徳島県議会6月定例会が11日、開会した。骨格編成の2015年度一般会計当初予算を肉付けする補正予算案(400億8100万円、累計額4809億6900万円)など20議案を上程し、4月の改選後、初めての定例会に臨んだ飯泉嘉門知事が所信表明した。知事は60年の県人口について「65万人超を目指す」と述べ、人口減少を克服し地域経済の活性化を図る地方創生の実現に強い意欲を示した。16日に本会議を再開し、代表・一般質問に入る。会期は7月3日まで。
 
 4月1日時点の県人口は75万9千人。政府は日本の人口に関する長期ビジョンで60年の「1億人程度」を目標に掲げている。

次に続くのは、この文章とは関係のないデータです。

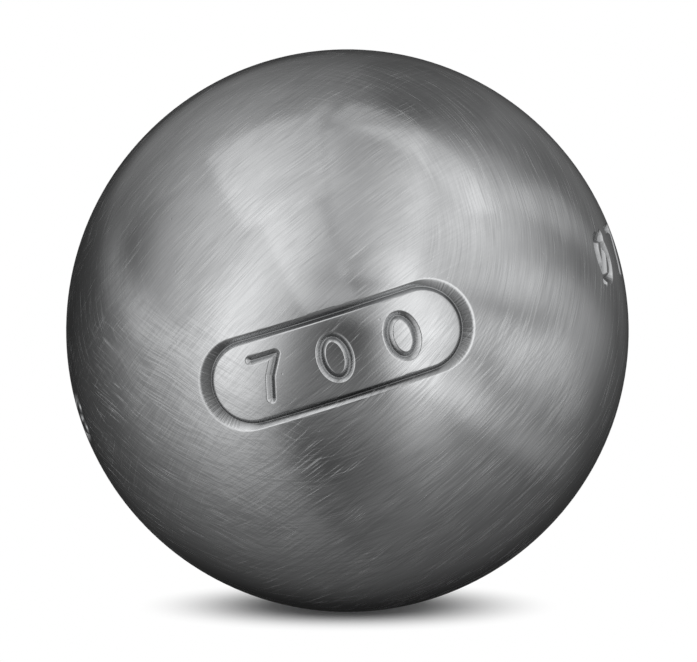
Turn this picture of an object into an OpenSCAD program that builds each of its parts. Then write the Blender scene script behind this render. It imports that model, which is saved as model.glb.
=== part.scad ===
// A hollow steel throwing ball: half shells butted together at a V-groove weld,
// machined flush outside, with a framed plate for the weight figures sunk into
// the front shell. All sizes are in millimetres, the origin is the ball's centre
// and the ball lies on the ground with +Z up, its plate facing -Y.

/* [Ball] */
// Outside diameter of the ball
ball_d = 73; // [70.5:0.5:80]
// Wall thickness of the half shells
wall_t = 6.35; // [5:0.05:8]

/* [Weld seam] */
// Gap between the root faces of the half shells
root_gap = 1.6; // [0.8:0.1:3]
// Height of the square root face, next to the hollow
root_face_h = 1.5; // [0.8:0.1:2.5]
// Slope of each weld flank, in degrees from the seam plane
flank_angle = 30; // [20:1:40]
// Width of the root bead inside the hollow
root_bead_w = 4; // [3:0.5:7]
// Height of the root bead inside the hollow
root_bead_h = 0.8; // [0.3:0.1:1.5]
// Where the seam crosses the marking line, in degrees left of the plate
seam_turn = 55; // [50:1:65]

/* [Marking] */
// Slope of the marking line, rising to the right of the plate, in degrees
marking_tilt = 17.5; // [0:0.5:45]
// Turn of the plate along the marking line, in degrees right of straight ahead
plate_turn = -2.5; // [-5:0.5:5]
// Length of the plate's frame, measured over the ball's surface
plate_l = 37; // [30:0.5:40]
// Width of the plate's frame, measured over the ball's surface
plate_w = 12; // [10:0.5:15]
// Width of the frame's groove along the sides
groove_side_w = 1.2; // [1:0.1:1.8]
// Width of the frame's groove at the ends
groove_end_w = 2.1; // [1.2:0.1:3]
// Depth of the groove below the ball's surface
groove_depth = 0.5; // [0.3:0.05:0.8]
// Run of the groove's sloping walls, from the ball's surface to the groove's floor
groove_wall_run = 0.35; // [0.1:0.05:0.45]

/* [Hidden] */
// How far a cutter passes beyond the surface that it cuts
overrun = 1;
// Facets of a full turn
$fn = 180;

ball_r = ball_d / 2;
hollow_r = ball_r - wall_t;
flank_start_r = hollow_r + root_face_h;
floor_r = ball_r - groove_depth;
cutter_top_r = ball_r + overrun;

// The inner outline of the groove, which is the edge of the raised plate
inner_w = plate_w - 2 * groove_side_w;
inner_l = plate_l - 2 * groove_end_w;

// Degrees of arc that a length covers on the ball's surface
function arc_degrees(length) = length / ball_r * 180 / PI;

// The marking line is the equator of this frame, with the front at -Y
module marking_frame() {
    rotate([0, -marking_tilt, 0])
        children();
}

// The seam is the equator of this frame, and the front half shell lies above it
module seam_frame() {
    marking_frame()
        rotate([90, 0, 90 - seam_turn])
            children();
}

// Keeps the part of a drawing that rotate_extrude turns
module right_half() {
    intersection() {
        children();
        translate([0, -cutter_top_r])
            square([cutter_top_r, 2 * cutter_top_r]);
    }
}

// Section of the opening between the half shells: a gap between square root
// faces, which widens to the outside between the weld flanks
module weld_groove_section() {
    mouth_r = cutter_top_r;
    mouth_half_w = root_gap / 2 + (mouth_r - flank_start_r) * tan(flank_angle);
    polygon([
        [0, -root_gap / 2],
        [flank_start_r, -root_gap / 2],
        [mouth_r, -mouth_half_w],
        [mouth_r, mouth_half_w],
        [flank_start_r, root_gap / 2],
        [0, root_gap / 2]
    ]);
}

// Ring-shaped section of the ball's wall
module wall_section() {
    difference() {
        circle(r = ball_r);
        circle(r = hollow_r);
    }
}

// Half shell above the seam plane, with its rim prepared for the weld
module half_shell() {
    rotate_extrude()
        right_half()
            intersection() {
                difference() {
                    wall_section();
                    weld_groove_section();
                }
                translate([0, root_gap / 2])
                    square([cutter_top_r, cutter_top_r]);
            }
}

// Section of the bead's root, a low crown that stands inside the hollow
module root_bead_section() {
    edge_x = sqrt(pow(hollow_r, 2) - pow(root_bead_w / 2, 2));
    crown_x = hollow_r - root_bead_h;
    rise = edge_x - crown_x;
    crown_r = (pow(root_bead_w / 2, 2) + pow(rise, 2)) / (2 * rise);
    intersection() {
        circle(r = hollow_r);
        translate([crown_x + crown_r, 0])
            circle(r = crown_r);
    }
}

// Stretch of a drafted plate along the marking line, as a section that is turned
// about the marking axis and, at each end, about the ball's radius there.
// slope_run is how much wider each side gets from the groove's floor to the
// surface, and is negative where the plate is wider at the floor.
module plate_block(length, width, slope_run) {
    half_angle = arc_degrees(width / 2);
    floor_angle = arc_degrees(width / 2 - slope_run);
    end_turn = arc_degrees((length - width) / 2);

    surface_point = ball_r * [sin(half_angle), cos(half_angle)];
    floor_point = floor_r * [sin(floor_angle), cos(floor_angle)];
    wall = surface_point - floor_point;
    top_point = floor_point + wall * (cutter_top_r - floor_point.y) / wall.y;
    foot_point = floor_point - wall * overrun / wall.y;

    // Long sides, which run along circles of latitude
    rotate([0, 0, -90 - end_turn])
        rotate_extrude(angle = 2 * end_turn)
            polygon([
                [foot_point.y, -foot_point.x],
                [top_point.y, -top_point.x],
                [top_point.y, top_point.x],
                [foot_point.y, foot_point.x]
            ]);

    // Round ends, which turn about the ball's radius
    for (side = [-1, 1])
        rotate([0, 0, side * end_turn])
            rotate([90, 0, 0])
                rotate_extrude()
                    polygon([
                        [0, foot_point.y],
                        foot_point,
                        top_point,
                        [0, top_point.y]
                    ]);
}

// The groove that frames the plate, down to its floor
module frame_groove() {
    marking_frame()
        rotate([0, 0, plate_turn])
            difference() {
                plate_block(plate_l, plate_w, groove_wall_run);
                plate_block(inner_l, inner_w, -groove_wall_run);
                sphere(r = floor_r);
            }
}

module front_half_shell() {
    color("silver")
        difference() {
            seam_frame()
                half_shell();
            frame_groove();
        }
}

module rear_half_shell() {
    color("darkgray")
        seam_frame()
            mirror([0, 0, 1])
                half_shell();
}

module weld_bead() {
    color("gray")
        seam_frame()
            rotate_extrude()
                right_half()
                    union() {
                        intersection() {
                            wall_section();
                            weld_groove_section();
                        }
                        root_bead_section();
                    }
}

front_half_shell();
rear_half_shell();
weld_bead();
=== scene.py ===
# A steel petanque boule on a white sweep: two half shells, the weld that joins them and
# the marks pressed into them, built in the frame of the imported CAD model.
import math

import bmesh
import bpy
import numpy as np
from mathutils import Matrix, Vector


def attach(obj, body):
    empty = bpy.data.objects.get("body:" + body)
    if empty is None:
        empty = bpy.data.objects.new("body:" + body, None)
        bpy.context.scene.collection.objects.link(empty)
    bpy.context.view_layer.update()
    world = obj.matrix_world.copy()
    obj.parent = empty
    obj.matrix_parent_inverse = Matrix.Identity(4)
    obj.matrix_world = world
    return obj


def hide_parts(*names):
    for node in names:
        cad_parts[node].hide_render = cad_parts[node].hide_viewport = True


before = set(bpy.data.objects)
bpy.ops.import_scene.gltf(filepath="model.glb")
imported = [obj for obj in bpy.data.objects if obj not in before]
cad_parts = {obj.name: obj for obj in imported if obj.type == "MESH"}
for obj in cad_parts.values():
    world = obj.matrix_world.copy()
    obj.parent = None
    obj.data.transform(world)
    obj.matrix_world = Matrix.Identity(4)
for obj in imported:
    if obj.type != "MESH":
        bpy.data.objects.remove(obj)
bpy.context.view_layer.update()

mm = 0.001  # the scene is in metres and the sizes below are in millimetres

ball = {
    "radius": 36.5,
    "wall": 6.35,
    "markTilt": 17.5,  # slope of the marking line, in degrees, rising to the right
    "seamTurn": 55.0,  # where the seam crosses that line, in degrees left of the front
}
ballRadius = ball["radius"]
hollowRadius = ballRadius - ball["wall"]

# The marking line is the equator of this frame, and the front of the ball is its -Y
markFrame = Matrix.Rotation(math.radians(-ball["markTilt"]), 3, "Y")
# The seam is the equator of this frame, and the front half shell lies above it
seamFrame = (
    markFrame
    @ Matrix.Rotation(math.radians(90 - ball["seamTurn"]), 3, "Z")
    @ Matrix.Rotation(math.radians(90), 3, "X")
)


def smoothStep(value):
    value = np.clip(value, 0, 1)
    return value * value * (3 - 2 * value)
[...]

県人口は約60万人となる計算だが、県は5日に示した「人口ビジョン」案で、政府目標を上回る「60万~65万人超」とした。知事はこの目標達成について「県民が夢と希望を持てる未来像として、自然増、社会増の両面から積極果敢に挑戦する」と意欲を見せた。
 
 15~19年度に取り組む具体策を盛り込んだ「県版総合戦略」案に掲げた▽20年時点の転入・転出者数の均衡▽4千人の雇用創出-などの実現に向け、移住・交流人口の増加策や育児環境の整備を加速する考えを示した。
 
 補正予算案に関しては、骨格編成の当初予算を加えた通年予算として、前年度を0・7%上回る6年連続の増額編成となった点を説明。「14年度2月追加補正(23億円)と合わせ、『とくしま地方創生・元年』予算とした。取り組みをもう一段高い次元へと進化させる」と語った。
 
 行財政改革では、県債残高や公債費の縮減などに努めた成果を強調。15年度は、テレワーク推進による新しい働き方の創造や公共施設の長寿命化などの取り組みを加えた、新たな行財政改革の基本方針を策定するとした。
 
 今後4年間の県政運営指針となる新行動計画については、会期中に追加提案し議決を求める方針を示した。
 
 県提出議案のうち、阿波西高野球部員の死亡事故をめぐる損害賠償請求訴訟の上告提起について先議し、共産(3人)を除く賛成多数で可決した。県は12日に上告する。